2. What are the main uses of triclosan?
- 2.1 How is triclosan used in cosmetics?
- 2.2 How is triclosan used in health care and medical devices?
- 2.3 How is triclosan used in other consumer products?
- 2.4 Is triclosan used in food production?
Triclosan is used in detergents and soaps
Credit: Sanja Gjenero
Triclosan is effective against many different bacteria as well as some fungi and protozoa it is widely used as an antiseptic, preservative and disinfectant in healthcare and in many consumer products including cosmetics, household cleaning products, plastic materials, toys and paints. It is also included in surface of medical devices, plastic materials, textiles and kitchen utensils where it acts as a bactericide for extended periods of time.
In the EU, about 450 tons of triclosan were used in 2006. About 85% of the total volume of triclosan was used in personal care products, compared to 5% for textiles and 10% for plastics and food contact materials. Since then, triclosan has been banned from use in food-contact materials. More...
2.1 How is triclosan used in cosmetics?
Triclosan is incorporated in cosmetics mainly as a preservative, to stop bacteria from growing on the product and spoiling it. It is also used as a biocide in many other personal care products such as deodorants, soaps and shower gels. Another biocidal application of triclosan is in toothpastes and other dental products to control plaque and improve the health of the gums.
A limit of 0.3% concentration of triclosan in toothpastes, hand soaps, body soaps/shower gels and deodorant sticks is considered safe, but people who use many different cosmetics containing triclosan, could end up being exposed to excessive and unsafe amounts. Using triclosan in products that are intended to be left on the consumer and not rinsed off such as body lotions or mouthwashes is not safe. More...
2.2 How is triclosan used in health care and medical devices?
Triclosan is very effective at killing microorganisms so it is widely used in healthcare. For instance, many of the handwashes in hospitals and the detergents that medical personnel use to scrub up before surgery, contain triclosan. Patients who have MRSA (Methicillin-resistant Staphylococcus aureus) are also washed with triclosan-containing products before an operation.
Triclosan is used in a number of medical devices. For example, it is coated on the surface of catheters and surgical sutures from where it is slowly released over a period of time. The effectiveness of triclosan in surgical sutures is unclear but it is well known that triclosan stops urinary catheters being invaded and blocked by bacteria and so prevent urinary tract infections. More...
2.3 How is triclosan used in other consumer products?
Triclosan and other biocides are increasingly added to clothing articles. The fabrics are treated with chemicals that trap the biocide inside so that they have antibacterial properties over a long period of time.
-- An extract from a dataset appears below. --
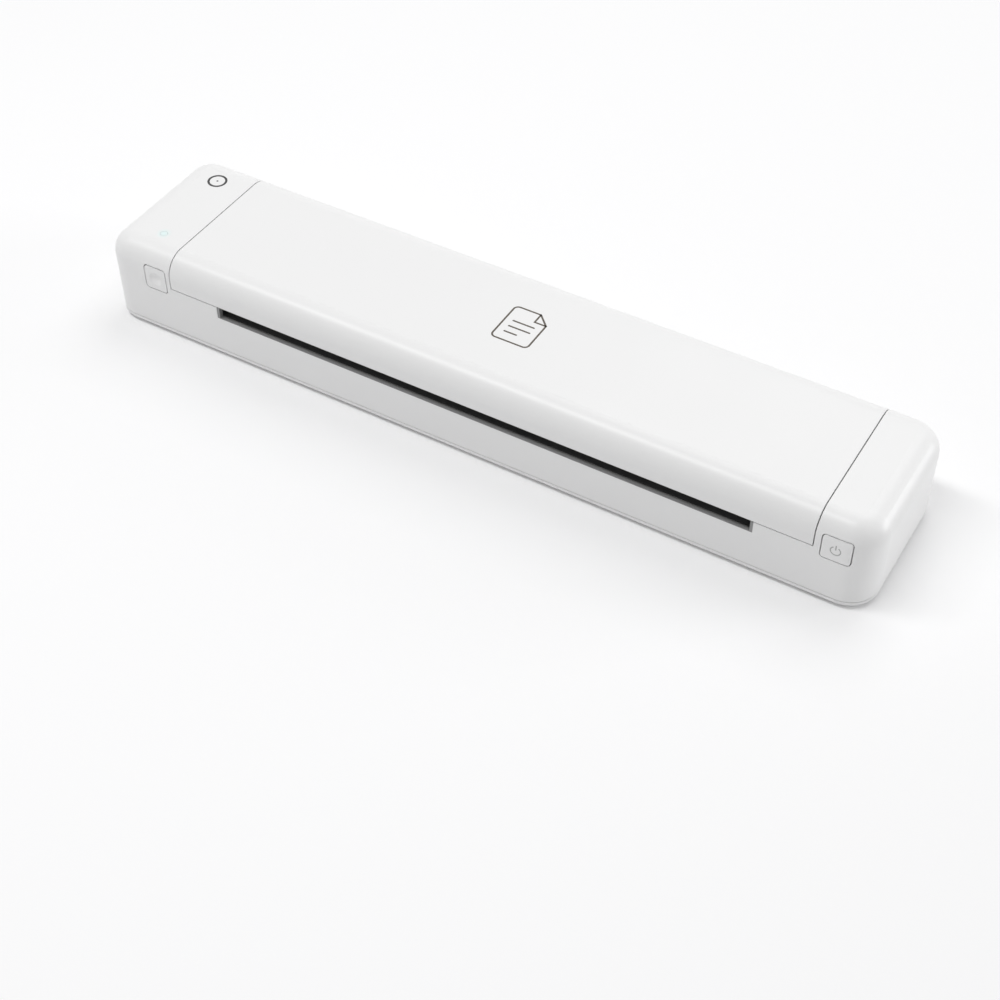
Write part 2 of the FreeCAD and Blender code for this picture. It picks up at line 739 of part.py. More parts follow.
def housing_holes():
    """Everything that is cut through the housing after its ribs and bosses are on."""
    holes = []
    for x0, x1 in ((BULKHEAD_X0 - HINGE_PIN_HOLD, WELL_X0), (WELL_X1, BULKHEAD_X1 + HINGE_PIN_HOLD)):
        holes.append(rod_x(x0 - OVERRUN, x1 + OVERRUN, HINGE_Y, HINGE_Z, HINGE_PIN_R + RUN_FIT))
    for x, y in case_screw_places():
        holes.append(pilot((x, y, FLOOR_TOP), (0, 0, 1), SCREW_LENGTH - WALL + SCREW_HEAD_T))
    for x, y in guide_screw_places():
        holes.append(pilot((x, y, SLOT_SILL_Z - GUIDE_T), (0, 0, -1),
                           GUIDE_SCREW_LENGTH - GUIDE_T - CLEAR))
    for x, y in led_screw_places():
        holes.append(pilot((x, y, LED_BOARD_TOP), (0, 0, 1), LAMP_FLANGE_T))
    front = -HALF_Y - OVERRUN
    behind = -INNER_Y + TOP_R - WALL
    holes.append(button_opening(RELEASE_X0, RELEASE_X1, 0, front, behind))
    holes.append(button_opening(POWER_X0, POWER_X1, 0, front, behind))
    holes.append(rod_z(LAMP_X, LAMP_Y, INNER_TOP - OVERRUN, HEIGHT + OVERRUN, LAMP_R + RUN_FIT))
    holes.append(usb_outline(CLEAR, INNER_Y - OVERRUN, HALF_Y + OVERRUN))
    left_0, left_1 = BULKHEAD_X0 - OVERRUN, WELL_X0 + OVERRUN
    holes.append(rod_x(left_0, left_1, LATCH_Y, LATCH_Z, LATCH_R + CLEAR))
    holes.append(rod_x(left_0, left_1, MOTOR_Y, MOTOR_Z, MOTOR_PILOT_R + RUN_FIT))
    for y, z in motor_ear_places():
        holes.append(rod_x(left_0, left_1, y, z, SCREW_R + RUN_FIT))
    for x0, x1, y in ((left_0, left_1, WIRE_Y),
                      (WELL_X1 - OVERRUN, BULKHEAD_X1 + OVERRUN, SIDE_WIRE_Y)):
        holes.append(box(x0, x1, y - WIRE_HOLE_W / 2, y + WIRE_HOLE_W / 2,
                         BOARD_Z + BOARD_T, BOARD_Z + BOARD_T + WIRE_HOLE_H))
    return holes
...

The benefits of using anti-microbial soap are still unclear, some studies suggest that soaps containing less than 1% triclosan (where the EU limit is 0.3%) seem to provide no benefit over soaps containing none, while some have seen a reduction in the amount of bacteria on the hands even at 0.46% Triclosan. It is also unclear if the antibacterial action of the soap has any positive health effect by preventing disease. More...
2.4 Is triclosan used in food production?
Triclosan has been added to the surface of cutting boards, food storage containers and other kitchen utensils to stop microorganisms growing on them. However, since March 2010, triclosan cannot be used in the EU in food contact materials or as an additive in plastics that come into contact with food.
Triclosan is not used as a disinfectant in food and feed production and it is not approved as a food preservative in Europe. Triclosan is used in biocidal products for veterinary hygiene but it is banned as a preservative in animal food.